# Worldmark No Housekeeping for $72K!



## SharonD (Sep 28, 2006)

Jeff Fudge today was advertising a Worldmark No Housekeeping -- 60,000 credits for $72,000!  Would anyone really buy this?  Why not just buy a smaller no-HK (Redseason just sold one on e-bay, 8000 credits for $14,000) and then add credits to it at the regular rate?  Am I missing something?


----------



## BocaBum99 (Sep 28, 2006)

It won't sell at that price.  It's worth about $25k less than that.


----------



## kewanee (Sep 30, 2006)

I about had a heart attack when I saw his ad, but then again someone paid $15000 for the 5000 credit one on ebay last week!


----------



## mshatty (Sep 30, 2006)

Whoever the sellers of those points were are thanking their lucky stars because the resale price range for WM points are substantially less than that.

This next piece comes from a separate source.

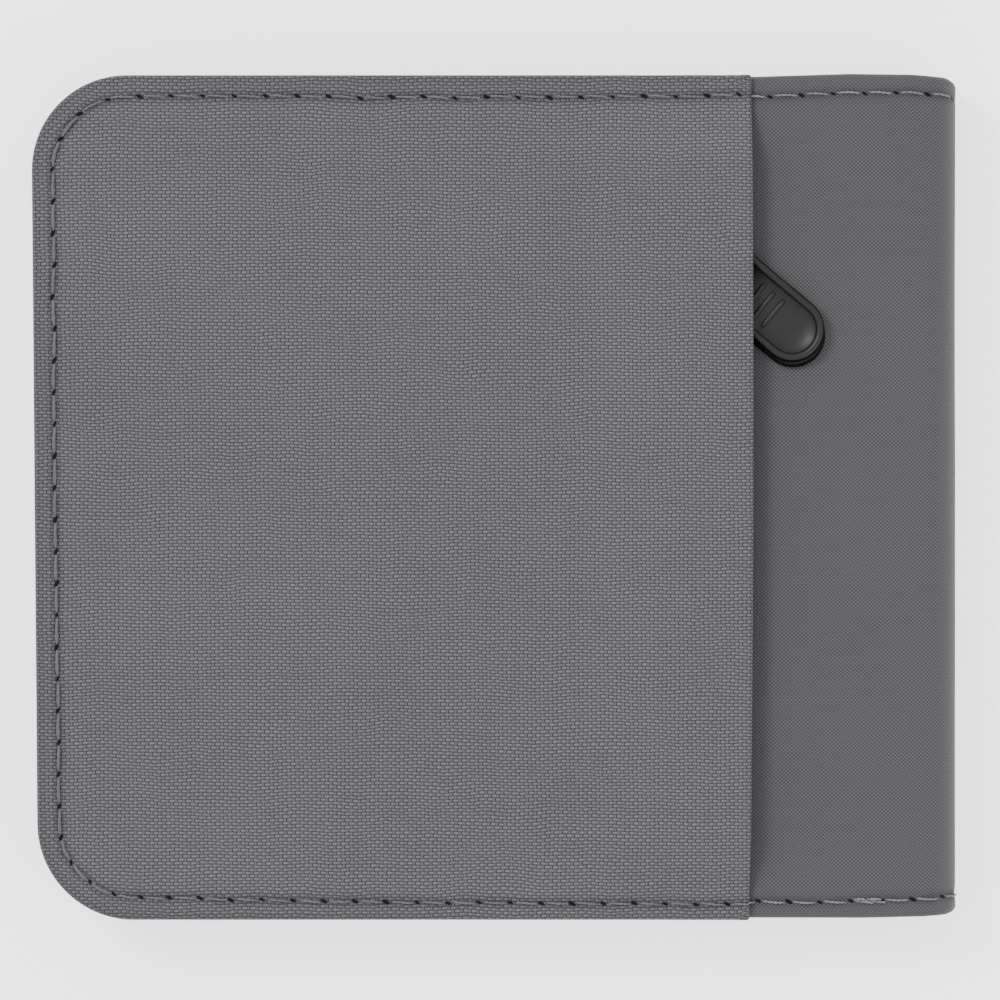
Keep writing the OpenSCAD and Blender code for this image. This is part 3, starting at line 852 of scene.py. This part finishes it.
def threadRow(name, look, stitches, place, material):
    template = plyTemplate(look)
    bm = bmesh.new()
    for number in stitches:
        start = holeLength(number) + look["gap"]
        end = holeLength(number + 1) - look["gap"]
        first = len(bm.verts)
        bm.from_mesh(template)
        bm.verts.ensure_lookup_table()
        slant = look["slant"] * (1 + 0.6 * ripple(number * 7.3, 0.0, 3.0, 1.0))
        lift = look["arch"] * (1 + 0.3 * ripple(number * 5.1, 9.0, 3.0, 2.0))
        for vert in bm.verts[first:]:
            t, side, up = vert.co
            rise = math.sin(math.pi * t ** look["skew"]) ** 0.5
            arch = -look["sink"] + (lift + look["sink"]) * rise
            across = side + slant * (1 - 2 * t) - look["sag"] * math.sin(math.pi * t)
            x, y = seamPoint(start + (end - start) * t, across)
            vert.co = Vector(place(x, y, arch + up)) * mm
    bpy.data.meshes.remove(template)
    return asObject(name, bm, material)


flapS = flap["edge"] - cornerX


def panelStitchPlace(x, y, height):
    edge = flapEdge(y) - 0.3
    onStrip = smooth(x, edge - 0.2, edge + 1.3)
    px, py, pz = panelPlace(min(x, edge), y, panelLift(min(x, edge), y) + height)
    sx, sy, sz = upperCover(x, y, coverLift(x, y) + height)
    if x < edge:
        return px, py, pz
    return sx, sy, pz + (sz - pz) * onStrip


def stripStitchPlace(x, y, height):
    return upperCover(x, y, coverLift(x, y) + height)


def coverStitchPlace(x, y, height):
    return lowerCover(x, y, min(coverLift(x, y), 0.0) - 0.19 + height * 0.5)


firstHole, lastHole = seam["holes"][0][1], seam["holes"][-1][1]
everyStitch = range(firstHole, lastHole)
bottomFlapS = 2 * cornerArc + 2 * cornerY + flapS
onPanel = [n for n in everyStitch
           if -flapS - 1.6 < holeLength(n) and holeLength(n + 1) < bottomFlapS + 1.6]
onStrip = [n for n in everyStitch if n not in onPanel]
sideStitches = [n for n in onPanel if 2 <= n < 28]
endStitches = [n for n in onPanel if n not in sideStitches]
calmLook = dict(stitchLook, arch=0.19, ply=0.06, strand=0.17, turns=0.7, slant=0.03, sink=0.15)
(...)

Informed buyers would not pay that much for either package.


----------



## BocaBum99 (Sep 30, 2006)

mshatty said:
			
		

> Whoever the sellers of those points were are thanking their lucky stars because the resale price range for WM points are substantially less than that.
> 
> Informed buyers would not pay that much for either package.



Neither will uninformed buyers.


----------